Server CPU usage while using WithoutOverlapping – 10th until 15th of november (sad server noises)
Simply increasing the server(s) CPU specs/launching more (load balanced) servers until infinity is not desirable.
Custom throttling middleware
Our idea was to use a custom throttling middleware, which would take into account:
- Which API and which user we were performing requests for
- Keeping track of how many requests were being done, and how many were remaining (in the leaky bucket)
- Delaying jobs until the moment we know the job can run successfully
After implementing this we quickly realized this was our next nightmare. We would have a supervisor per API, and a queue per group of users, defined by what their user role is. By default, if you would assign a queue of let’s say 100 workers, Laravel will start processing jobs in parallel, up to 100 at a time – which is great in essence!
Although when your case is that you want to run at most 1 job at a time per user, per API, with custom throttling logic, we run into the same problem as before. For example, 10 jobs could dispatch at the same time for one user, each going through our custom throttling logic, reserving requests to be handled later, and then all of those 10 jobs would fail because none of them could get access to the amount of resources required.
Setting up dynamic queues per API and user
Setting up dynamic queues was our next idea – let’s have 1 queue per user. This way, we can ensure jobs are being handled in sync and user’s and their API connections won’t get into each other’s ways. So we forked Laravel Horizon, made sure queues were being dynamically generated, and made Horizon reload these queues each time we defined a user as needing a queue (user has status approved, has API credentials verified, other setup done).
Nice.
Everything worked as I expected – perfectly. For a while. Except for when the application started getting more and more users. The server load this generated and the spikes this would have every time a user set their API credentials and Horizon reloaded all queues, were no good.
Laravel queues can auto-scale, but, by default they have at least 1 worker. Each worker reserves some RAM. Now when stopping and starting hundreds of queues every few minutes we once again have a situation which is no good. Asides from that, this means we would have hundreds of queues (and workers) doing absolutely nothing at all until jobs would be queued. Once again, simply increasing the server(s) RAM/scaling horizontally until infinity is not desirable.
Existing solutions
You might think, but there must be existing solutions? This was my thought as well. I’ve Googled and Googled, but it appears that either
- Nobody has had (and solved) this problem
- The solutions are not (officially) supported
We like having supported (official) packages, with continuous support. If not official, at least (very) popular so we are guaranteed we can keep using it for the foreseeable future.
I did not find any.
If any of you solved the dynamic queues/rate-limiting issue, I’d be very curious to hear!

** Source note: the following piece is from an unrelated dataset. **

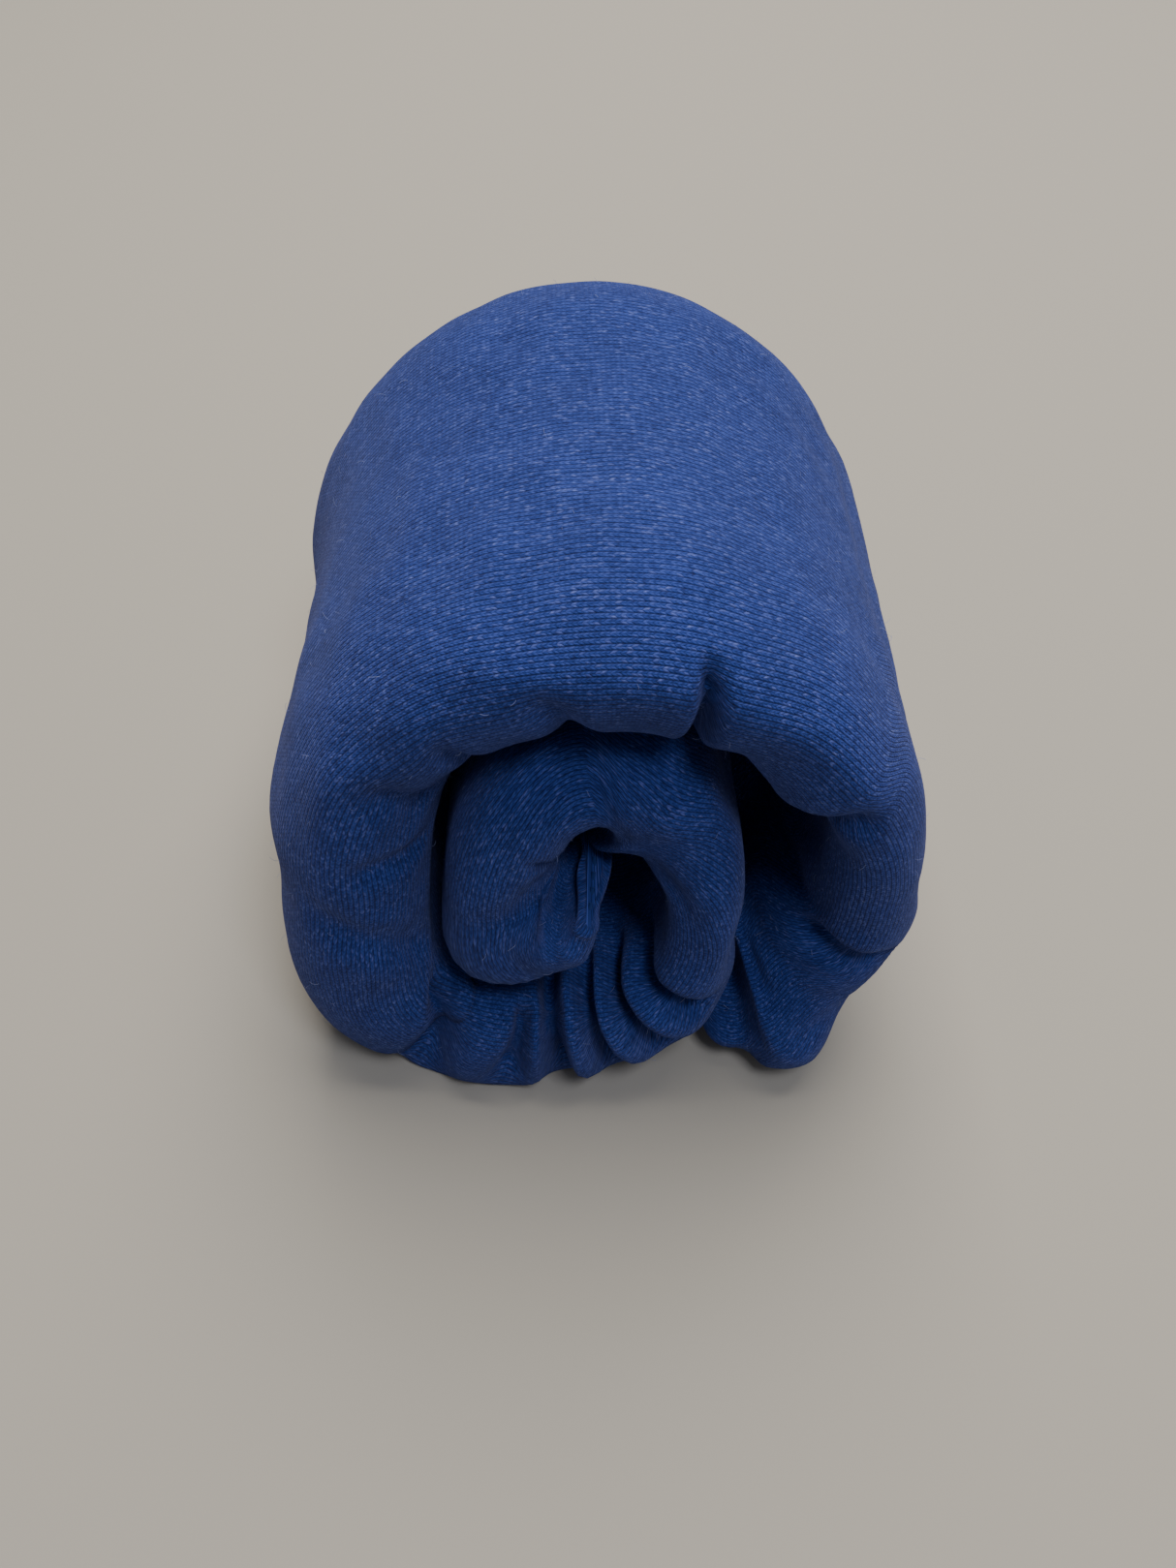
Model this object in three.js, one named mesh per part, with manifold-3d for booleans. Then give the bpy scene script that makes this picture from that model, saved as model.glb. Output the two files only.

Case in point: I found this Googling while writing this post. 3 years ago, 444 views, 0 responses (sad developer noises)
So, how do we fix it?
Time to throw everything we know out of the window. No more searching for existing solutions, no more Laravel middlewares or Redis throttles, time to go another way. The way we solved it was to once again dive into the Horizon source code, and completely modify its autoscaling. Now, we run 1 supervisor per external API and user group, and just 1 queue per supervisor – this is done purely through the default Laravel Horizon configuration. We then changed Laravel’s premade autoscaling feature to not be based on the amount of jobs that are pending, but the amount of jobs grouped per user. We assign each job a unique key, which defines which API and user it belongs to. Every 10 seconds, we check all pending jobs to extract how many workers we need per queue based on the API/user combination. Then Laravel takes care of the rest to scale the queue’s workers to this amount.
This way, we can ensure that:
- Each queue will manage its own rate-limiting as to not get jobs conflicting with one another
- Only API’s/users that need a worker active, have a worker active
- At most 1 worker will be active for each user at all times
- We won’t have hundreds of queues and workers doing nothing (and reserving server resources)
To see the exact implementation it would be easiest to check my changes on our Horizon fork: https://github.com/RicoClark/droppery-horizon/pull/2/files
Within the application itself, all that’s needed is using the tags() method within your jobs to define a unique tag per API/user. Apart from that, to solve the rate-limiting issue, we still use our custom throttling middleware, but this would be a blog post on its own and this one is more about Laravel Horizon autoscaling and server resources.
In essence: we keep track of how many requests a job will perform and reserve them if that many requests are available, based on API responses. If interested send me an email and I’d be happy to tell you more about it.
Finally, this set-up has been running smoothly for us now for about a month. I’m quite happy to have (potentially) solved an issue for which nobody else has yet (publically) shared their fix, and that I may help other developers with this, but I can imagine this solution is still not perfect. Once again, any feedback is welcome.